C'est ce dont sont coupables les familles de Kosta et d'Ania. Elles doivent donc être placées en centre de rétention, c'est la loi. Néanmoins, la loi française dit également autre chose ? C'est ce qu'explique Corentin Bailleul (responsable plaidoyer France Unicef) : "Ce sont des personnes placées en rétention et pourtant, elles n'ont commis aucun crime. Elles n'ont juste pas de titre de séjour en France. En France, un mineur ne peut pas être placé en son nom en rétention. Or, là, on accepte que des enfants, parce que leurs parents sont en situation irrégulière, soient enfermés. C'est le seul lieu, où on peut être une enfant de moins de treize ans et être enfermé. Pour de simples raisons administratives." Une contradiction qui ne semble guère affecter ceux qui appliquent les lois. 

Et c'est Laura, aide juridique bénévole qui décrit avec stupeur sa première rencontre avec Kosta. "Ça bouleverse toutes les normes avec lesquelles on est élevés. Pour la famille de Kosta, c'était la première fois que je voyais un enfant au centre de rétention. Ça m'a marquée. Quand j'ai vu Kosta, je suis allée voir mes collègues et j'ai dit : il y a un enfant. Et c'est vrai, qu'elles avaient beaucoup plus l'habitude". 

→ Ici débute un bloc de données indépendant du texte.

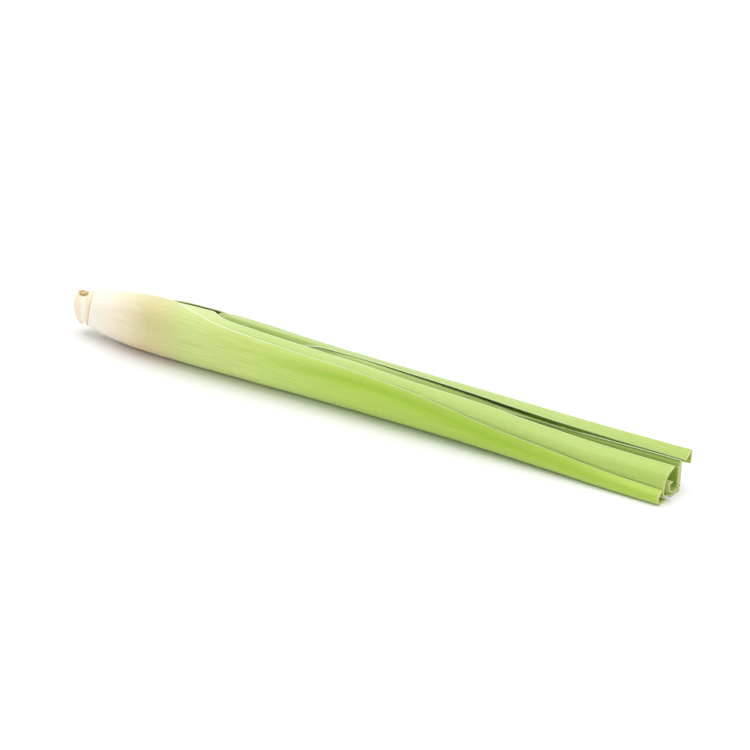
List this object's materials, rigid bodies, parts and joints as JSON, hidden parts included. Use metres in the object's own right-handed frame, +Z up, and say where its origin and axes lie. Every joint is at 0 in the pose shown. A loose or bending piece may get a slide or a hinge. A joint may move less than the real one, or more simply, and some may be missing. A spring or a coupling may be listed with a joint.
{
  "type": "lemongrass stalk",
  "caption": "Cut lemongrass stalk on its side: a short stem with a pale bulb of rolled leaf sheaths that open into green blades, cut off at both ends.",
  "frame": {"origin": "middle of the stalk's footprint, on the surface that it lies on", "axes": "+X along the stalk from the cut root face towards the cut leaf ends, +Z up"},
  "size_m": [0.3042, 0.027, 0.0256],
  "materials": {
    "stem": "matt cut plant stem, cream with a tan rim and ring",
    "dry_scale": "dry, brown and papery",
    "outer_leaf": "waxy leaf, cream at the bulb and yellow-green above",
    "second_leaf": "waxy leaf, pale green",
    "top_leaf": "waxy leaf, finely veined yellow-green",
    "back_leaf": "waxy leaf, mid green with a brown cut end",
    "inner_leaf": "soft young leaf, pale yellow-green"
  },
  "bodies": {
    "root": {"stem_base": "stem", "dry_scale": "dry_scale", "outer_leaf": "outer_leaf", "second_leaf": "second_leaf", "top_leaf": "top_leaf", "back_leaf": "back_leaf", "inner_leaf": "inner_leaf"}
  },
  "joints": []
}
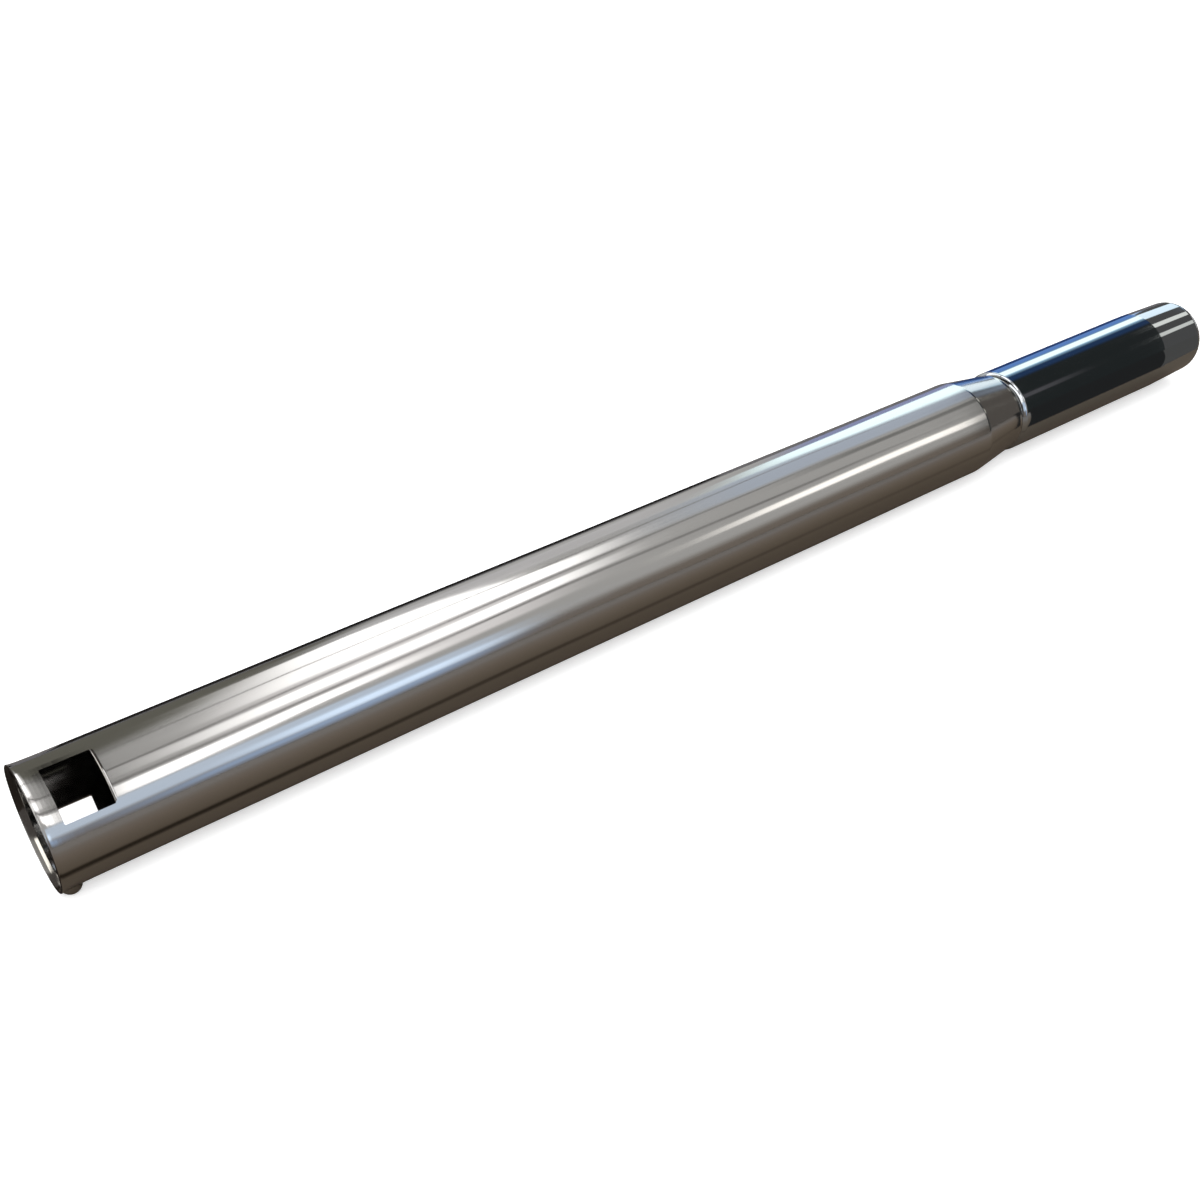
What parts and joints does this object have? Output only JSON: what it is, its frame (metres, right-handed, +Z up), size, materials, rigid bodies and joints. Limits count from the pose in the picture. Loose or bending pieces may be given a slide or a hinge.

La suite, ce sont les conditions de détention, pardon de rétention, non adaptées aux enfants, les conditions d'expulsions, pires encore que les arrestations. Des enfants qui voient leurs parents traités comme des criminels, dans un pays qu'on dit des Droits de l'Homme. De l'homme peut-être, des réfugiés un peu moins et des enfants de réfugiés, encore un peu moins. Comme s'ils ne comptaient guère.